When Institutions Normalize or Promote Hate — What Can You Do?
Sometimes the most dangerous antisemitism doesn’t come from individuals — it comes from systems. When schools, NGOs, unions, or corporations adopt antisemitic policies, invite hate-promoting speakers, or suppress Jewish voices, you need a different playbook.
This guide walks you through how to document, challenge, and expose institutional antisemitism — and where to get backup from legal, media, and advocacy networks.
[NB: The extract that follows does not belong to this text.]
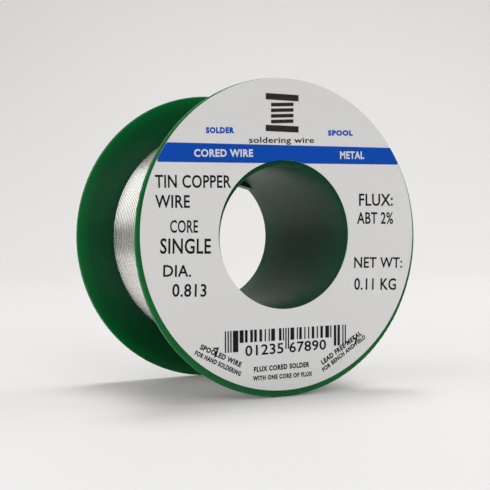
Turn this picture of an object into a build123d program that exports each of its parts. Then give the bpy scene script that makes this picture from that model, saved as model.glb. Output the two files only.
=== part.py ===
from build123d import *

import math
import os

# A quarter-pound spool of solder wire. Millimetres. The spool's axis lies along Y, the labelled
# face looks to -Y, +Z is up, and the origin is on the axis at half the spool's width.
# The spool stands on the rims of its two flanges, which touch the bench at z = -FLANGE_RADIUS.

# Driving dimensions: the moulded body.
FLANGE_RADIUS = 28.0
SPOOL_WIDTH = 31.0  # over the label and the back face
LABEL_THICKNESS = 0.1
FLANGE_THICKNESS = 1.0
RIM_ROUND = 0.3
BORE_RADIUS = 12.7  # a one-inch spindle bore
BARREL_WALL = 1.0
SPIGOT_STEP = 0.4  # the barrel's ends step down by this to pass through the flanges
MOUTH_ROUND = 0.2
LUG_CHORD = 11.3  # from the axis to a drive lug's flat
LUG_LENGTH = 2.9
LUG_RELIEF = 0.2  # the bore opens by this around the lugs
LUG_GAP = 0.3  # from the end of the full bore wall to the lugs
LUG_ANGLES = (76, 256)  # degrees from +X towards +Z

# Driving dimensions: the wire and its winding.
WIRE_DIAMETER = 0.813
WINDING_RADIUS = 21.0
START_ANGLE = -25
END_ANGLE = 20
HOLE_PLAY = 0.2  # a wire hole's radius is larger than the wire's by this

# Driving dimensions: the printed label.
LABEL_RADIUS = 27.4
LABEL_HOLE_RADIUS = 13.08
LABEL_SHIFT_X = 0.09
LABEL_SHIFT_Z = 0.55

# Worked out from those.
FRONT = -SPOOL_WIDTH / 2
FRONT_FACE = FRONT + LABEL_THICKNESS
BACK_FACE = SPOOL_WIDTH / 2
FRONT_INNER = FRONT_FACE + FLANGE_THICKNESS
BACK_INNER = BACK_FACE - FLANGE_THICKNESS
BARREL_RADIUS = BORE_RADIUS + BARREL_WALL
SPIGOT_RADIUS = BARREL_RADIUS - SPIGOT_STEP
WIRE_RADIUS = WIRE_DIAMETER / 2
HOLE_RADIUS = WIRE_RADIUS + HOLE_PLAY
START_RADIUS = BARREL_RADIUS + HOLE_RADIUS
END_RADIUS = WINDING_RADIUS - WIRE_RADIUS


def along_y(radius, y_low, y_high):
    """A round bar on the spool's axis from y_low to y_high."""
    bar = Cylinder(radius, y_high - y_low)
    return Pos(0, (y_low + y_high) / 2, 0) * Rot(90, 0, 0) * bar


def off_axis_bar(bar_radius, distance, angle, y_low, y_high):
    """A round bar beside the axis, at an angle from +X towards +Z."""
    turn = math.radians(angle)
    place = Pos(distance * math.cos(turn), 0, distance * math.sin(turn))
    return place * along_y(bar_radius, y_low, y_high)


def largest_circles(solid, count):
    """The round edges with the largest radius."""
    return solid.edges().filter_by(GeomType.CIRCLE).sort_by(SortBy.RADIUS)[-count:]


def flange(y_low, y_high):
    """A disc with a spigot hole, a rounded rim, and a small hole for each end of the wire."""
    disc = along_y(FLANGE_RADIUS, y_low, y_high)
    disc = fillet(largest_circles(disc, 2), RIM_ROUND)
    disc -= along_y(SPIGOT_RADIUS, y_low, y_high)
    disc -= off_axis_bar(HOLE_RADIUS, START_RADIUS, START_ANGLE, y_low, y_high)
    disc -= off_axis_bar(HOLE_RADIUS, END_RADIUS, END_ANGLE, y_low, y_high)
    return disc


def drive_lug(angle):
    """A segment that fills the bore beyond a chord, at the back end of the bore."""
    reach = BORE_RADIUS - LUG_CHORD
    block = Pos(LUG_CHORD + reach, 0, 0) * Box(2 * reach, LUG_LENGTH, 2 * BORE_RADIUS)
    block = Pos(0, BACK_FACE - LUG_LENGTH / 2, 0) * Rot(0, -angle, 0) * block
    return block & along_y(BORE_RADIUS + BARREL_WALL / 4, BACK_FACE - LUG_LENGTH, BACK_FACE)


def bore_mouths(tube):
    """The smallest round edge at each end of the tube."""
    ends = tube.edges().filter_by(GeomType.CIRCLE).group_by(Axis.Y)
    return [ends[0].sort_by(SortBy.RADIUS)[0], ends[-1].sort_by(SortBy.RADIUS)[0]]


def barrel():
    """The tube between the flanges. A spigot at each end goes through a flange to its face."""
    tube = along_y(BARREL_RADIUS, FRONT_INNER, BACK_INNER)
    tube += along_y(SPIGOT_RADIUS, FRONT_FACE, BACK_FACE)
    tube -= along_y(BORE_RADIUS, FRONT_FACE, BACK_FACE)
    tube -= along_y(BORE_RADIUS + LUG_RELIEF, BACK_FACE - LUG_LENGTH - LUG_GAP, BACK_FACE)
    tube = fillet(bore_mouths(tube), MOUTH_ROUND)
    for angle in LUG_ANGLES:
        tube += drive_lug(angle)
    return tube


def winding():
    """The outer shape of all the turns of wire, from flange to flange."""
    outside = along_y(WINDING_RADIUS, FRONT_INNER, BACK_INNER)
    return outside - along_y(BARREL_RADIUS, FRONT_INNER, BACK_INNER)


def wire_start():
    """The wire's first end, cut off inside the front flange's inner hole."""
    return off_axis_bar(WIRE_RADIUS, START_RADIUS, START_ANGLE, FRONT_FACE, FRONT_INNER)


def wire_end():
    """The wire's last end, tucked into the back flange's outer hole."""
    return off_axis_bar(WIRE_RADIUS, END_RADIUS, END_ANGLE, BACK_INNER, BACK_FACE)


def front_label():
    """A printed ring of thin sheet, stuck on a little high and to the right."""
    ring = along_y(LABEL_RADIUS, FRONT, FRONT_FACE) - along_y(LABEL_HOLE_RADIUS, FRONT, FRONT_FACE)
    return Pos(LABEL_SHIFT_X, 0, LABEL_SHIFT_Z) * ring


def write(name, solid):
    solid.label = name
    export_step(solid, f"parts/{name}.step")


os.makedirs("parts", exist_ok=True)
write("front_flange", flange(FRONT_FACE, FRONT_INNER))
write("back_flange", flange(BACK_INNER, BACK_FACE))
write("barrel", barrel())
write("solder_winding", winding())
write("solder_start", wire_start())
write("solder_end", wire_end())
write("front_label", front_label())
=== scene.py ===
import math
import random

import bmesh
import bpy
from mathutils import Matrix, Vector


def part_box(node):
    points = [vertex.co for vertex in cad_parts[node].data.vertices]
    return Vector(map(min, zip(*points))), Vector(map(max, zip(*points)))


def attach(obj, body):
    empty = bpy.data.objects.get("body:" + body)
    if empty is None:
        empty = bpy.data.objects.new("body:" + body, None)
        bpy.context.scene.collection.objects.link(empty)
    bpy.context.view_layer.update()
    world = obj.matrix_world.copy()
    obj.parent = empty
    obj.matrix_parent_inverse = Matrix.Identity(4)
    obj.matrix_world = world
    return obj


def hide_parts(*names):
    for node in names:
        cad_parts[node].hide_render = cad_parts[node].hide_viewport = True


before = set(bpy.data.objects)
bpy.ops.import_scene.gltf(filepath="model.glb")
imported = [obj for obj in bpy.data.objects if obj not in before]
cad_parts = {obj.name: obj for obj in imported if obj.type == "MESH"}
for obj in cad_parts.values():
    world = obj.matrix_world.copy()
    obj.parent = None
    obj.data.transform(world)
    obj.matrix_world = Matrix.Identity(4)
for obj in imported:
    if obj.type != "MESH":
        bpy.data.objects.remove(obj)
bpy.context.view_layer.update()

# A quarter-pound spool of solder wire, standing on its rims. Metres, in the row frame: the
# spool's axis is Y, the labelled face looks to -Y, and +Z is up.

MM = 0.001

FLANGE_LOW, FLANGE_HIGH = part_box("front_flange")
LABEL_LOW, LABEL_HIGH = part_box("front_label")
WINDING_LOW, WINDING_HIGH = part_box("solder_winding")
BARREL_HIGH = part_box("barrel")[1]
START_LOW, START_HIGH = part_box("solder_start")
END_LOW, END_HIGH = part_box("solder_end")

FLANGE_RADIUS = FLANGE_HIGH.x
FRONT = LABEL_LOW.y
FLOOR = FLANGE_LOW.z
WIRE_DIAMETER = START_HIGH.x - START_LOW.x


# ---------------------------------------------------------------- objects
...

Step 1: Define the Incident
This is not about individual harassment — it’s about official decisions or programs that:
- Promote antisemitic ideology under the guise of “activism” or “justice”
- Exclude Jewish voices from diversity or inclusion initiatives
- Fund or endorse groups that call for the destruction of Israel
- Enforce curriculum or programming that spreads antisemitic tropes
Step 2: Document & Preserve Evidence
- Save screenshots of meeting minutes, event posters, speaker bios, emails, and social media posts
- Note who funded or approved the action (e.g., student government, school board, NGO leadership)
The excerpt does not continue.